本文主要是介绍storage包下面的类
sealed abstract class BlockId {
表示的是数据块的标识。具体子类有rddblockid / shuffle / broadcast / task / stream / temlocal/
temshuffle 等等
private[storage] class BlockInfo( val level: StorageLevel, val classTag: ClassTag[_], val tellMaster: Boolean) {
维护、跟踪一个数据块的元信息。
private[storage] class BlockInfoManager extends Logging {
本管理器同时维护了线程(任务ID: taskAttemptId)读、写快(blockid)的同步信息,blockInfo里面封装了的是读写锁访问信息。
private[spark] trait BlockData {
对数据块的抽象,抽象数据是如何存储的,以及提供了访问潜在数据的方法。
private[spark] class ByteBufferBlockData( val buffer: ChunkedByteBuffer, val shouldDispose: Boolean) extends BlockData {
BlockData的实现类,字节缓冲块数据。
private[spark] class BlockManager( executorId: String, rpcEnv: RpcEnv, val master: BlockManagerMaster, val serializerManager: SerializerManager, val conf: SparkConf, memoryManager: MemoryManager, mapOutputTracker: MapOutputTracker, shuffleManager: ShuffleManager, val blockTransferService: BlockTransferService, securityManager: SecurityManager, numUsableCores: Int) extends BlockDataManager with BlockEvictionHandler with Logging {
提供了接口用来存放和获取本地以及远端的数据块,存储的方式可以分为这样的三种:内存、磁盘、和off-heap。通过memoryStore/ diskStore 存储数据
class BlockManagerId private ( private var executorId_ : String, private var host_ : String, private var port_ : Int, private var topologyInfo_ : Option[String]) extends Externalizable {
代表的是BlockManager的唯一标识。
private[storage] class BlockManagerManagedBuffer( blockInfoManager: BlockInfoManager, blockId: BlockId, data: BlockData, dispose: Boolean) extends ManagedBuffer {
底层调用的依然是BlockData数据结构的方法,其实就是对BlockData进行了一次包裹。
class BlockManagerMaster( var driverEndpoint: RpcEndpointRef, conf: SparkConf, isDriver: Boolean) extends Logging {
本类其实里面的方法全是是通过RpcEndpointRef实现的,用来和driver端通信。

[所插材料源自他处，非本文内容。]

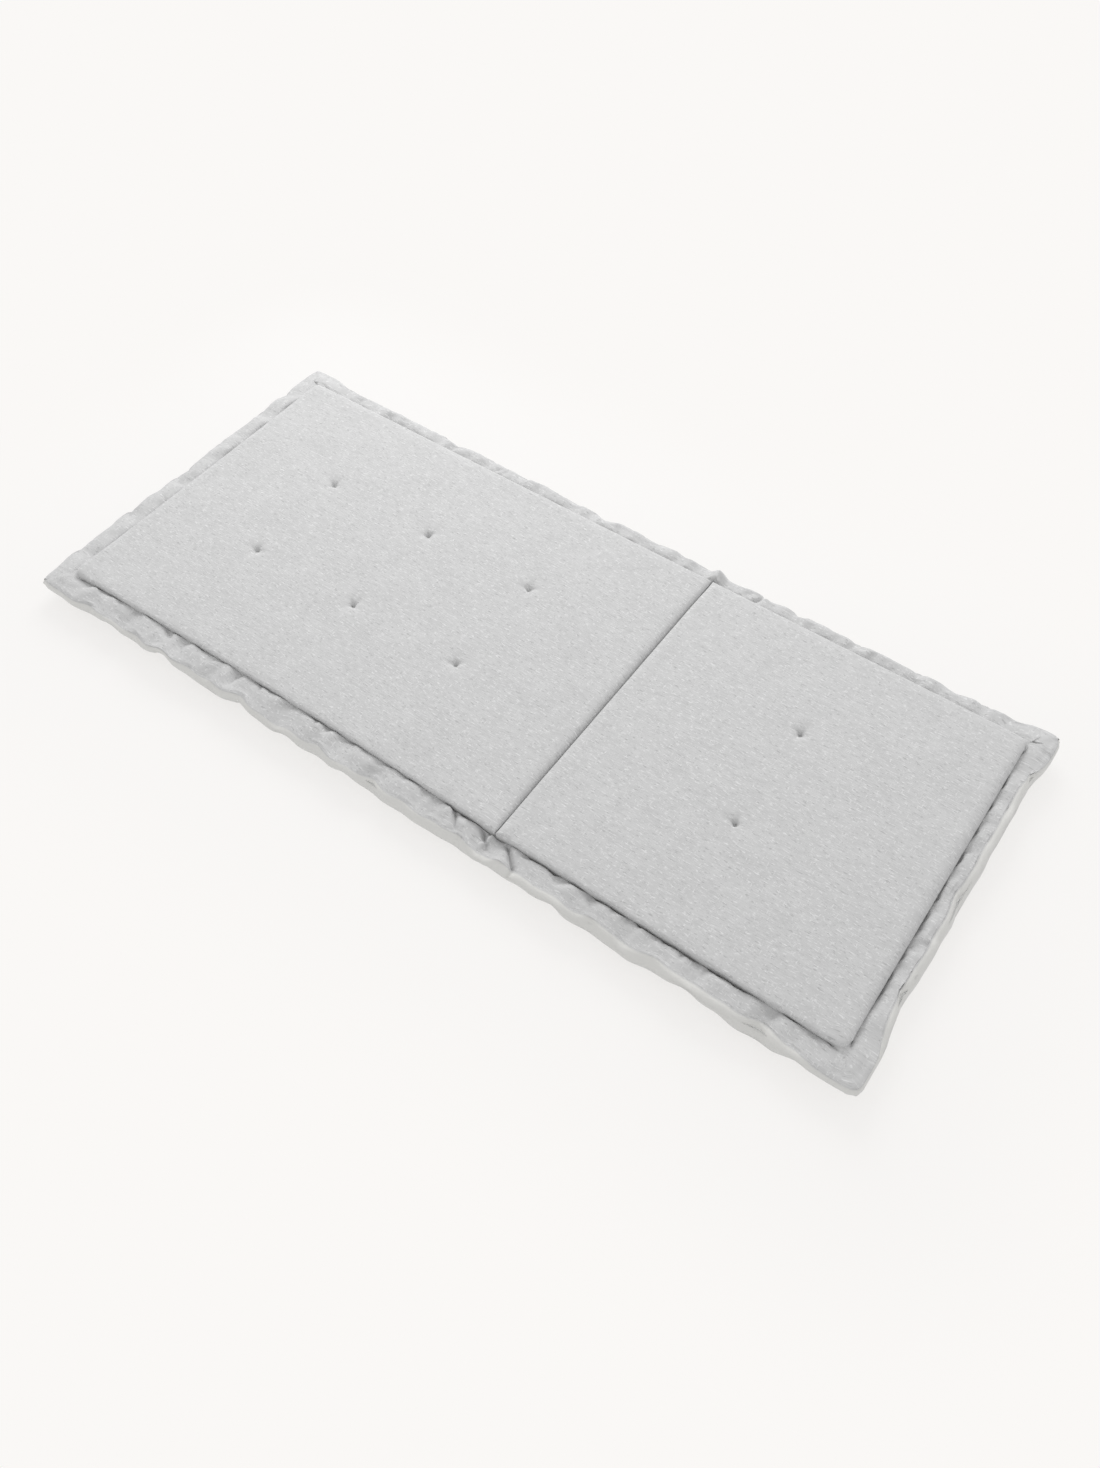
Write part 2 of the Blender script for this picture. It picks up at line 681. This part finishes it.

涉及到了blockmanager,块,rdd,
广播变量,等等在driver端的状态。
private[spark] class BlockManagerMasterEndpoint( override val rpcEnv: RpcEnv, val isLocal: Boolean, conf: SparkConf, listenerBus: LiveListenerBus) extends ThreadSafeRpcEndpoint with Logging {
这个类只存在于driver端,就是对slave上的blockmanager进行管理
sealed trait ToBlockManagerSlave
这个是从master到从节点发送的消息
sealed trait ToBlockManagerMaster
这个是从slaves到master节点发送的消息
private[storage] class BlockManagerSlaveEndpoint( override val rpcEnv: RpcEnv, blockManager: BlockManager, mapOutputTracker: MapOutputTracker) extends ThreadSafeRpcEndpoint with Logging {
主要是接受master发来的消息,一般是删除块,备份块,获取块信息等等
private[spark] class BlockManagerSource(val blockManager: BlockManager) extends Source {
数据源,来源于blockmanager的数据源头信息
trait BlockReplicationPolicy {
备份策略,也就一个方法:prioritize ,返回的是按照先后顺序存放到的blockmanager
case class BlockUpdatedInfo(
blockManagerId: BlockManagerId,
blockId: BlockId,
storageLevel: StorageLevel,
memSize: Long,
diskSize: Long)
块更新信息
private[spark] class DiskBlockManager(conf: SparkConf, deleteFilesOnStop: Boolean)
extends Logging {
维护了逻辑块和在磁盘上物理数据的映射
private[spark] class DiskBlockObjectWriter(
将jvm对象写到磁盘上去,并且可以追加写
private[spark] class DiskStore(
将blockmanager里面的块存放到磁盘上去。
class RDDInfo( val id: Int, var name: String, val numPartitions: Int, var storageLevel: StorageLevel, val parentIds: Seq[Int], val callSite: String = "", val scope: Option[RDDOperationScope] = None) extends Ordered[RDDInfo] {
里面也就3个方法:isCached ,toString, compare
private[spark] final class ShuffleBlockFetcherIterator( context: TaskContext, shuffleClient: ShuffleClient, blockManager: BlockManager, blocksByAddress: Iterator[(BlockManagerId, Seq[(BlockId, Long)])], streamWrapper: (BlockId, InputStream) => InputStream, maxBytesInFlight: Long, maxReqsInFlight: Int, maxBlocksInFlightPerAddress: Int, maxReqSizeShuffleToMem: Long, detectCorrupt: Boolean) extends Iterator[(BlockId, InputStream)] with TempFileManager with Logging {抓取远端的数据块,存放在当前数据结构中的阻塞队列中。并从这个阻塞队列里面迭代出来。
case class FetchRequest(address: BlockManagerId, blocks: Seq[(BlockId, Long)]) { val size = blocks.map(_._2).sum }
抓取请求,都是远端的blockmanagerid和相应的块
private[storage] sealed trait FetchResult { val blockId: BlockId val address: BlockManagerId }
抓取的返回结果,有两个类
private[storage] case class SuccessFetchResult( blockId: BlockId, address: BlockManagerId, size: Long, buf: ManagedBuffer, isNetworkReqDone: Boolean) extends FetchResult { require(buf != null) require(size >= 0) }
抓取成功,返回数据
private[storage] case class FailureFetchResult( blockId: BlockId, address: BlockManagerId, e: Throwable) extends FetchResult
抓取失败,返回异常
private[spark] class StorageStatus( val blockManagerId: BlockManagerId, val maxMemory: Long, val maxOnHeapMem: Option[Long], val maxOffHeapMem: Option[Long]) {
里面存放了当前blockmanager对应的快状态信息,内存和磁盘使用情况